= Provided data =
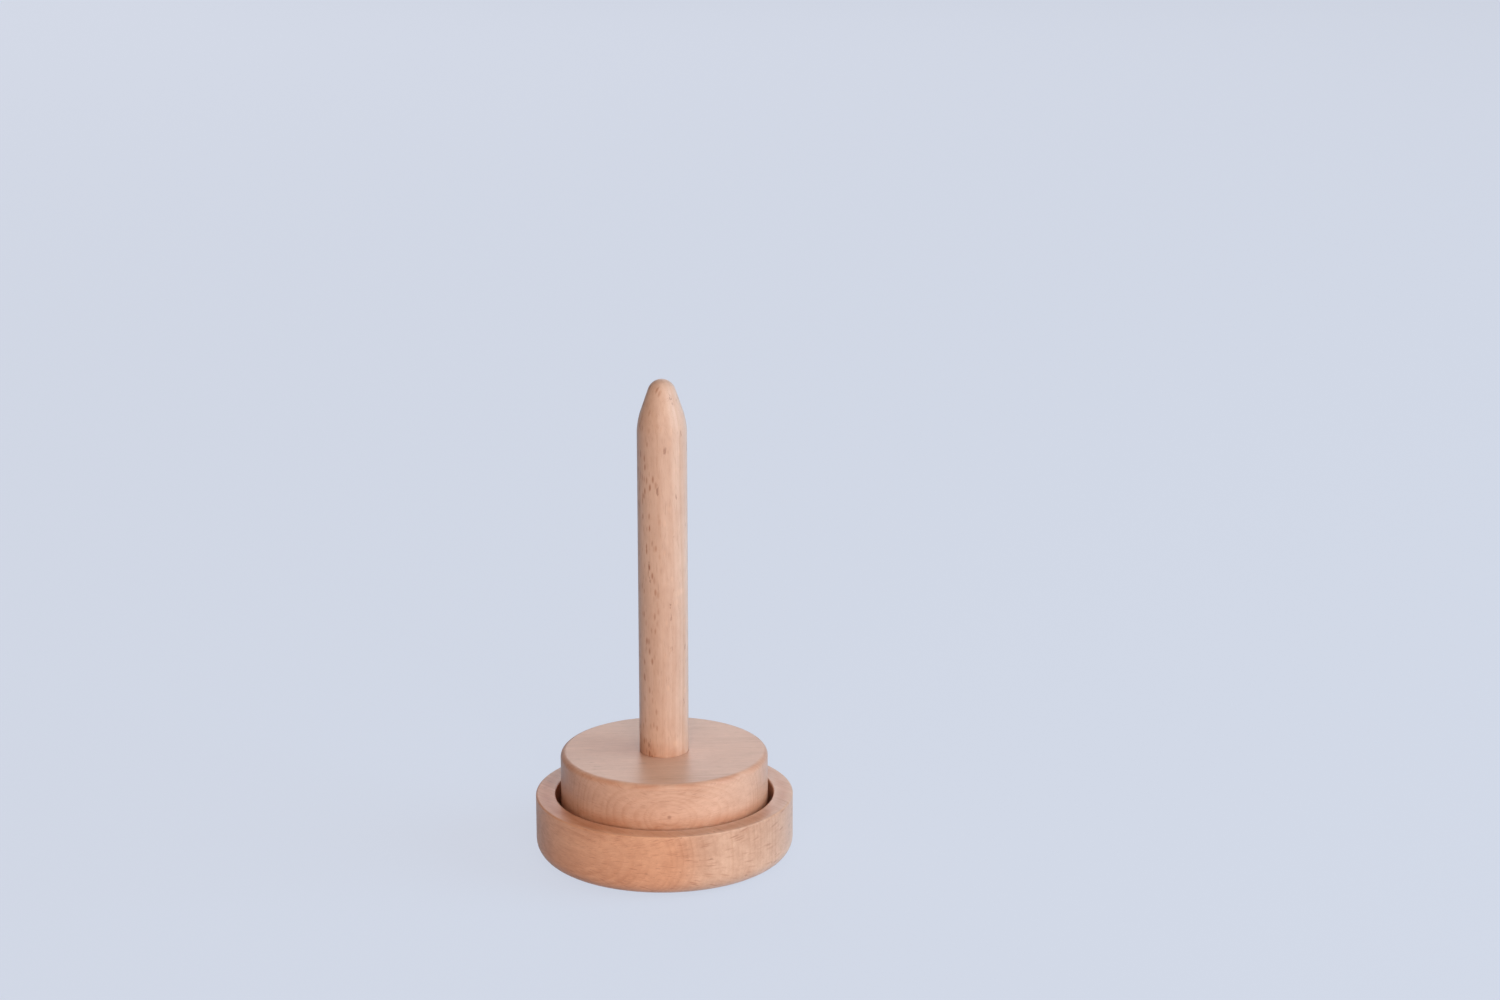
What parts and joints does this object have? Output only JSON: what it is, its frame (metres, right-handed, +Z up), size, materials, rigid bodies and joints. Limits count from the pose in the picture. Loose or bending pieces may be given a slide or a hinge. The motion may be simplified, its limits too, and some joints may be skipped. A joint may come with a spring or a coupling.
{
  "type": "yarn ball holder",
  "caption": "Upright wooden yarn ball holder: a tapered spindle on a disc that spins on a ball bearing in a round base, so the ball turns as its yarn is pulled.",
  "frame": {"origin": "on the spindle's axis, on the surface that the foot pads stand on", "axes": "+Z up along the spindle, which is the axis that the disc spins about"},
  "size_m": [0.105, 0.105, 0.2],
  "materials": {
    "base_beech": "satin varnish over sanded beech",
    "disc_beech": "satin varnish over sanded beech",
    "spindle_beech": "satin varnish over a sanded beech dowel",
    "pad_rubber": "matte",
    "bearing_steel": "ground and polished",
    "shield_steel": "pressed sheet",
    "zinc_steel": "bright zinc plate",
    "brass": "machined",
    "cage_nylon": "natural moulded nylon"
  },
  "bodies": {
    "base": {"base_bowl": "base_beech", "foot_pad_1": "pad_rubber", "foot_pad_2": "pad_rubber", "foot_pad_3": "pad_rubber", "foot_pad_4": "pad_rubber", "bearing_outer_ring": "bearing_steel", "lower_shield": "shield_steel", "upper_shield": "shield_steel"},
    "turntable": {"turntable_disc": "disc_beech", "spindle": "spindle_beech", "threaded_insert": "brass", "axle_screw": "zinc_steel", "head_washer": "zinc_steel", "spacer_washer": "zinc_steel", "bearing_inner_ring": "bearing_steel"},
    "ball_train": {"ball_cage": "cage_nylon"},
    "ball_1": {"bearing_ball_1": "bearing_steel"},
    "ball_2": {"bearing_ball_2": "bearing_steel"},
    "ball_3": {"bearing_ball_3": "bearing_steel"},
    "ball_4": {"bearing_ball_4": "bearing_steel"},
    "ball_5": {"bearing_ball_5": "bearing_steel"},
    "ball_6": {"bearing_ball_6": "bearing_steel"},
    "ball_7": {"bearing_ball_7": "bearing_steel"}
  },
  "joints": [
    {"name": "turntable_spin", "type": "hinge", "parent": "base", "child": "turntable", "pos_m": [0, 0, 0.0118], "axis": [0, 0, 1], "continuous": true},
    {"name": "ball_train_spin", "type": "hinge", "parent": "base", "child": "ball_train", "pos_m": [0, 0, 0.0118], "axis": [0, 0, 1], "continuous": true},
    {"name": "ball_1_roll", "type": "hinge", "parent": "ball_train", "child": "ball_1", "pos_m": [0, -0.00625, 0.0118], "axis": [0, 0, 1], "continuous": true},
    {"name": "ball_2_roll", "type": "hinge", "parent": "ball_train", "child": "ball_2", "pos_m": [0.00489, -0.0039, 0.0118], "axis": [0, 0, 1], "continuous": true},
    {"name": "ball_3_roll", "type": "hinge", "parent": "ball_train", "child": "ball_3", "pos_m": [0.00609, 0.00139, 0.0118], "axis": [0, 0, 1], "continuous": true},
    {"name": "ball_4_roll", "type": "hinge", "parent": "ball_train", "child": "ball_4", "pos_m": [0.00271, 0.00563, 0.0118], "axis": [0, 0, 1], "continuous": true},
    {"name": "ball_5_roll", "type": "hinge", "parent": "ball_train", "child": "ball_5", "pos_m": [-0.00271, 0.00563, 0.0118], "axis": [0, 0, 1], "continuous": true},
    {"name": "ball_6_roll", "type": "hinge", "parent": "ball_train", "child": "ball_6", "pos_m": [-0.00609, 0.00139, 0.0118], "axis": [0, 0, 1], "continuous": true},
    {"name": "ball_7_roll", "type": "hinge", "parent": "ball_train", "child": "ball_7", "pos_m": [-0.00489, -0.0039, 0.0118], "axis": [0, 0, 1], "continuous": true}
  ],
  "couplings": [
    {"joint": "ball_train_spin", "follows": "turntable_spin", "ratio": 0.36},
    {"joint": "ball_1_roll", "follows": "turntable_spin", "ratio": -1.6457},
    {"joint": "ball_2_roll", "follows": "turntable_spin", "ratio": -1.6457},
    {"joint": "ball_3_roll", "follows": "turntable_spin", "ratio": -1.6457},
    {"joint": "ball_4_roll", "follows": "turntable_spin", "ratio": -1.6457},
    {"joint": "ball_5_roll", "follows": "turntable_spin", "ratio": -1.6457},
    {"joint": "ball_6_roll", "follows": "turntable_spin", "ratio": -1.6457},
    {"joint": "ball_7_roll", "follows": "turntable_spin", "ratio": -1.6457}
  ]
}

= Aim =
Quote the data above in full, changing nothing.

= Written answer =
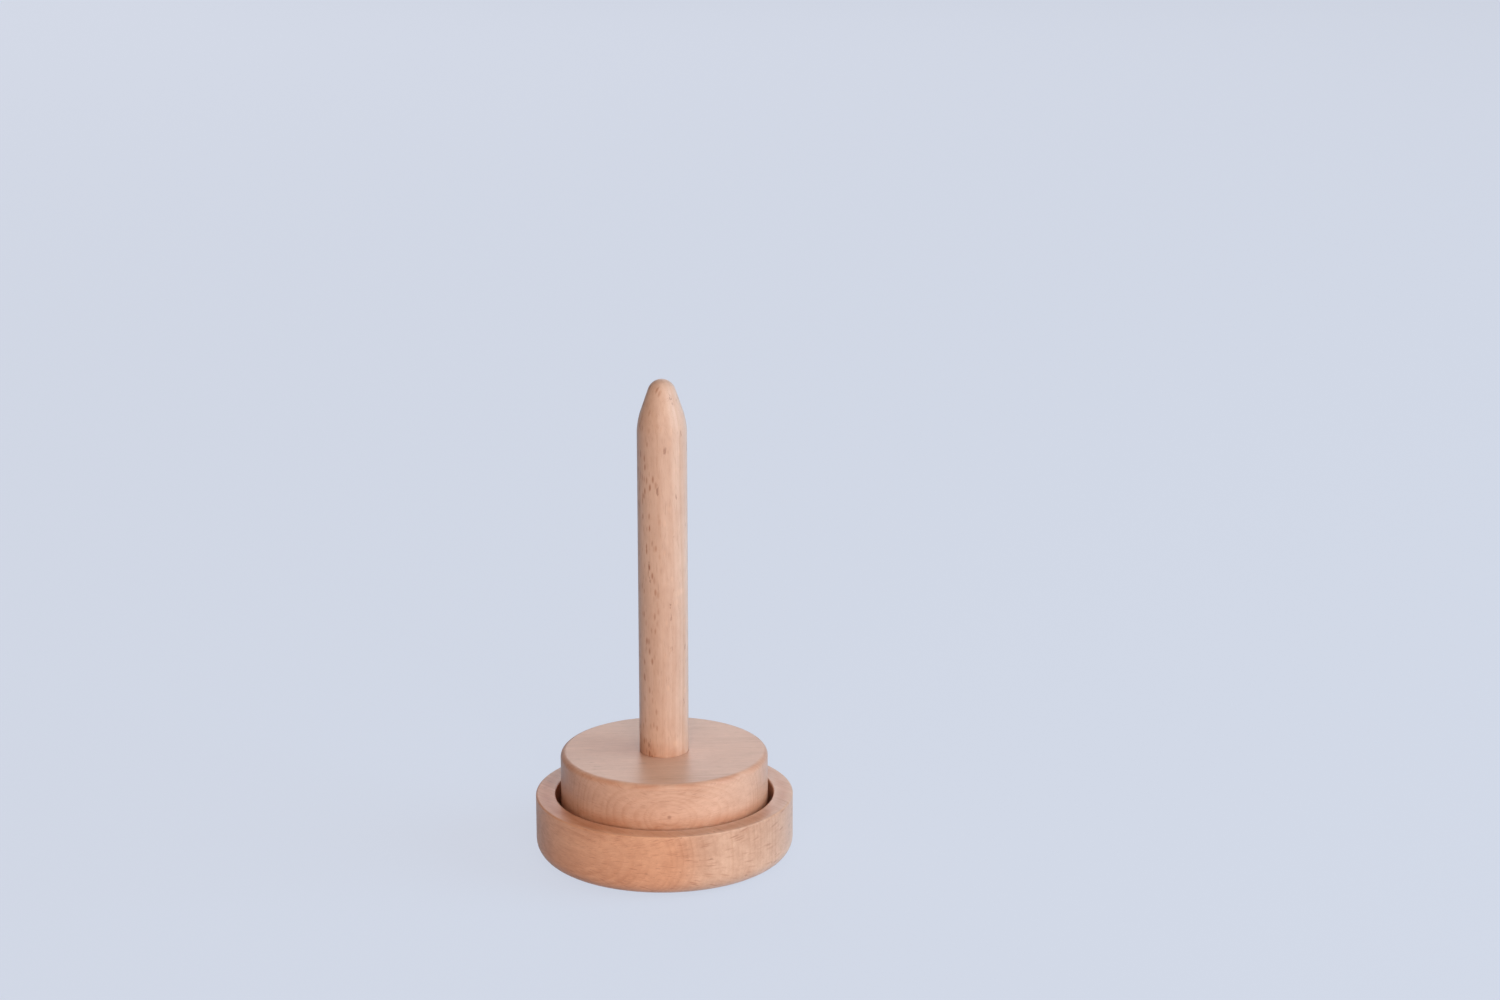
What parts and joints does this object have? Output only JSON: what it is, its frame (metres, right-handed, +Z up), size, materials, rigid bodies and joints. Limits count from the pose in the picture. Loose or bending pieces may be given a slide or a hinge. The motion may be simplified, its limits too, and some joints may be skipped. A joint may come with a spring or a coupling.
{
  "type": "yarn ball holder",
  "caption": "Upright wooden yarn ball holder: a tapered spindle on a disc that spins on a ball bearing in a round base, so the ball turns as its yarn is pulled.",
  "frame": {"origin": "on the spindle's axis, on the surface that the foot pads stand on", "axes": "+Z up along the spindle, which is the axis that the disc spins about"},
  "size_m": [0.105, 0.105, 0.2],
  "materials": {
    "base_beech": "satin varnish over sanded beech",
    "disc_beech": "satin varnish over sanded beech",
    "spindle_beech": "satin varnish over a sanded beech dowel",
    "pad_rubber": "matte",
    "bearing_steel": "ground and polished",
    "shield_steel": "pressed sheet",
    "zinc_steel": "bright zinc plate",
    "brass": "machined",
    "cage_nylon": "natural moulded nylon"
  },
  "bodies": {
    "base": {"base_bowl": "base_beech", "foot_pad_1": "pad_rubber", "foot_pad_2": "pad_rubber", "foot_pad_3": "pad_rubber", "foot_pad_4": "pad_rubber", "bearing_outer_ring": "bearing_steel", "lower_shield": "shield_steel", "upper_shield": "shield_steel"},
    "turntable": {"turntable_disc": "disc_beech", "spindle": "spindle_beech", "threaded_insert": "brass", "axle_screw": "zinc_steel", "head_washer": "zinc_steel", "spacer_washer": "zinc_steel", "bearing_inner_ring": "bearing_steel"},
    "ball_train": {"ball_cage": "cage_nylon"},
    "ball_1": {"bearing_ball_1": "bearing_steel"},
    "ball_2": {"bearing_ball_2": "bearing_steel"},
    "ball_3": {"bearing_ball_3": "bearing_steel"},
    "ball_4": {"bearing_ball_4": "bearing_steel"},
    "ball_5": {"bearing_ball_5": "bearing_steel"},
    "ball_6": {"bearing_ball_6": "bearing_steel"},
    "ball_7": {"bearing_ball_7": "bearing_steel"}
  },
  "joints": [
    {"name": "turntable_spin", "type": "hinge", "parent": "base", "child": "turntable", "pos_m": [0, 0, 0.0118], "axis": [0, 0, 1], "continuous": true},
    {"name": "ball_train_spin", "type": "hinge", "parent": "base", "child": "ball_train", "pos_m": [0, 0, 0.0118], "axis": [0, 0, 1], "continuous": true},
    {"name": "ball_1_roll", "type": "hinge", "parent": "ball_train", "child": "ball_1", "pos_m": [0, -0.00625, 0.0118], "axis": [0, 0, 1], "continuous": true},
    {"name": "ball_2_roll", "type": "hinge", "parent": "ball_train", "child": "ball_2", "pos_m": [0.00489, -0.0039, 0.0118], "axis": [0, 0, 1], "continuous": true},
    {"name": "ball_3_roll", "type": "hinge", "parent": "ball_train", "child": "ball_3", "pos_m": [0.00609, 0.00139, 0.0118], "axis": [0, 0, 1], "continuous": true},
    {"name": "ball_4_roll", "type": "hinge", "parent": "ball_train", "child": "ball_4", "pos_m": [0.00271, 0.00563, 0.0118], "axis": [0, 0, 1], "continuous": true},
    {"name": "ball_5_roll", "type": "hinge", "parent": "ball_train", "child": "ball_5", "pos_m": [-0.00271, 0.00563, 0.0118], "axis": [0, 0, 1], "continuous": true},
    {"name": "ball_6_roll", "type": "hinge", "parent": "ball_train", "child": "ball_6", "pos_m": [-0.00609, 0.00139, 0.0118], "axis": [0, 0, 1], "continuous": true},
    {"name": "ball_7_roll", "type": "hinge", "parent": "ball_train", "child": "ball_7", "pos_m": [-0.00489, -0.0039, 0.0118], "axis": [0, 0, 1], "continuous": true}
  ],
  "couplings": [
    {"joint": "ball_train_spin", "follows": "turntable_spin", "ratio": 0.36},
    {"joint": "ball_1_roll", "follows": "turntable_spin", "ratio": -1.6457},
    {"joint": "ball_2_roll", "follows": "turntable_spin", "ratio": -1.6457},
    {"joint": "ball_3_roll", "follows": "turntable_spin", "ratio": -1.6457},
    {"joint": "ball_4_roll", "follows": "turntable_spin", "ratio": -1.6457},
    {"joint": "ball_5_roll", "follows": "turntable_spin", "ratio": -1.6457},
    {"joint": "ball_6_roll", "follows": "turntable_spin", "ratio": -1.6457},
    {"joint": "ball_7_roll", "follows": "turntable_spin", "ratio": -1.6457}
  ]
}